A native of Turkey—Kayra came to Indiana Tech as a top student athlete in tennis—he’s found it difficult to secure an internship in advertising, already a competitive field without the challenge of a visa.

“So he wanted to redesign the model of the ad industry where everyone could have an opportunity, almost like open-source design—open source internships,” says Dr. Lugar Brettin. “One of the projects in Entrepreneurial Planning and Growth was that he needed to design some kind of a plan to innovate a business or an industry. So that’s when he coupled his design for this new model with advertising, where everyone learns from everyone else, and they rotate roles. That’s when I really saw him shine.”  

Kayra’s vision for a new communications system builds upon itself. While each character can stand on its own as an idea, characters also can be combined to create theories. Kayra’s “Path Theory” is an example; it includes the concepts of ambition, blinded ego, connections, contentment, humblezation, lost, possibilities, unknown, power and curiosity.

And just as each concept in his language system has a character (or symblem, as Kayra calls them—a blend of symbol and emblem), Kayra also has created, with the help of AI, intricate circular drawings for each theory that incorporate all of the characters in that theory. He’s built a website to share his writing and artwork at flementis.net.

Kayra has a wide-ranging vision for the communication system that he’s constructed, including the book that he plans to self-publish in a few months, artwork and a clothing brand.

And with the support of Dr. Lugar Brettin, he’s identified business applications that are as innovative as his communications system.

For business settings, Kayra has visualized a new organizational dynamic in which carefully chosen “sages and visionaries” interact as symbiotic duos to propel a company in innovative directions. Lest ego or power get in the way of their success, “watchers” are tasked with recording the work of the duos for review and ongoing improvement.

The Harmonic Hierarchy Circuit, as Kayra has titled it, includes a number of his symblems as guiding concepts, including compass, proactive, beginner’s mind, connections, humility, transparency and social harmony.

This system could serve as a brainstorming and dynamic exercise during a corporate retreat designed around mission and vision; or a method of identifying new operational procedures and uncovering efficiencies; or even a radical new way of structuring a company that throws the traditional org chart out the window.

After establishing shared meaning within an organization, Kayra says, the company can share that outward with its market. “I think the symblems help to remember the meaning or what the company truly holds, in a way, and that has to start within the company,” he says.

Since childhood, Kayra writes at flementis.net, he’s felt “discontent with our educational systems, which seemed more intent on molding workers for society’s machinery rather than nurturing creators.”

It’s exciting to consider what else might take root within the rich soil of Kayra’s unconventional environment of thinking. But Kayra doesn’t want to make the conversation about him; rather, he prefers to be the pot from which the plant branches, he says.

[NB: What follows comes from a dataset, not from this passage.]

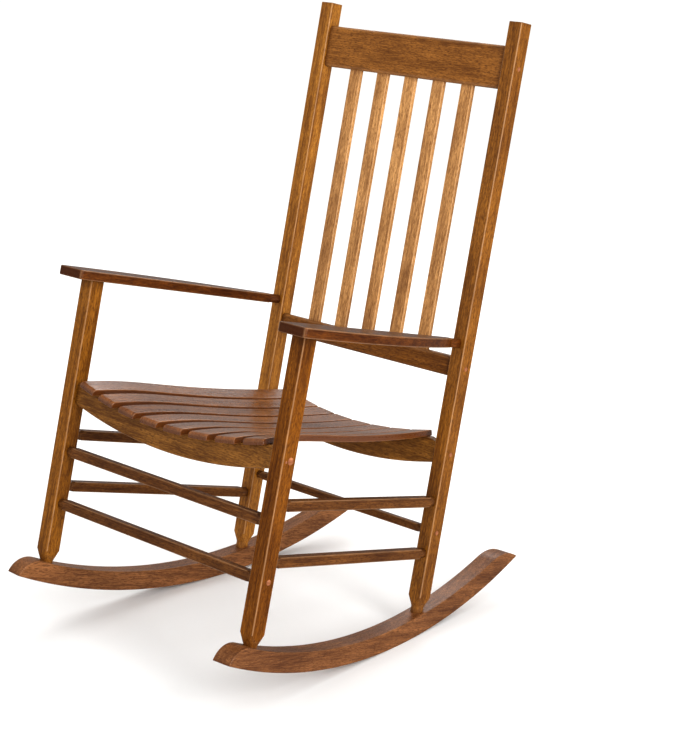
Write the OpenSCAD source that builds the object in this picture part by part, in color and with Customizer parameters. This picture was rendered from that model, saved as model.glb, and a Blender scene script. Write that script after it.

Indiana Tech has provided the nurturing that Kayra needed to flourish. “Our athletic recruiting is so powerful at Indiana Tech, and it sets us apart,” says Dr. Lugar Brettin. “A lot of times a student will come for athletics and they’ll find their home at Indiana Tech, where they blossom in all the other areas that exist.

“He came because he had this amazing worldview, and he wanted to play and he got a scholarship. But in the classroom, we have the capacity to transform students in a way that a lot of the larger schools cannot,” Dr. Lugar Brettin continues. “So kind of scrapping what I planned for him in that entrepreneurship class and just saying you know what, you’re on a good path, let’s take that forward…that happens in smaller classes, where you’re focused on one student at a time. We really are a special university.”